About 1910, movies were shown on a regular basis — during the great “silent era” — and the building was for the first time called the Empire Theatre.
In 1913, the theater even produced a song, a four-page piece of sheet music titled “I’d Rather Be At Block Island Than Any Place I Know,” written by James Tammany. The gist, universal appeal, and faultless logic of the lyrics can be appreciated in the opening line: “Summer’s the time that we all like best cause vacation time is here.”
The Empire persevered through the Roaring ’20s, the Depression ’30s (when movies were needed most), and the relaxed poverty of the ’50s.
From the 1960s into the 1980s, under the able ownership of King Odell, shows were held twice nightly at 7 p.m. and 9 p.m., with titles remaining the same for two successive nights — except for Thursday, when the movies were one-night stands aimed at the younger kids. No one minded, in that age before video rental stores made reruns easy to see, that the movies were usually six months to a year old.
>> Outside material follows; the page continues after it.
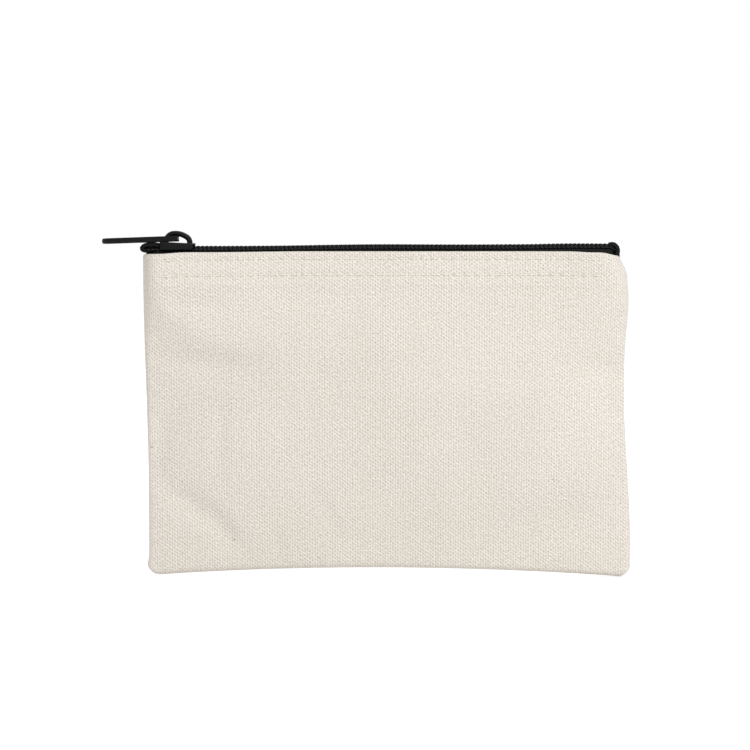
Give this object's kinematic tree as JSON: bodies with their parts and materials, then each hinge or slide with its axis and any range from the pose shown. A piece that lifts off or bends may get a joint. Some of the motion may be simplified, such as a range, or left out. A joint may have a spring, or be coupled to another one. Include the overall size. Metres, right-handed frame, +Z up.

The frequently changing schedule plus the $1 ticket price (50 cents for children, dogs free) encouraged movie going without much thinking — just as it should be. If you didn’t know what was playing, you went anyway, the expectancy of the event usually outweighing the reality of even the worst movie titles. In fact, the decision to go or not — for the youthful anyway — depended more upon who was in line along the sidewalk, or who could be enticed from the road as their car circled Water Street for the eighth time that night.
But what counted most for everyone was simply that when the marquee lights of the Empire returned, summer was back. Or, as the 1913 song says about Block Island: “The bathing is fine and you’ll have a good time at the Moving Picture Show.”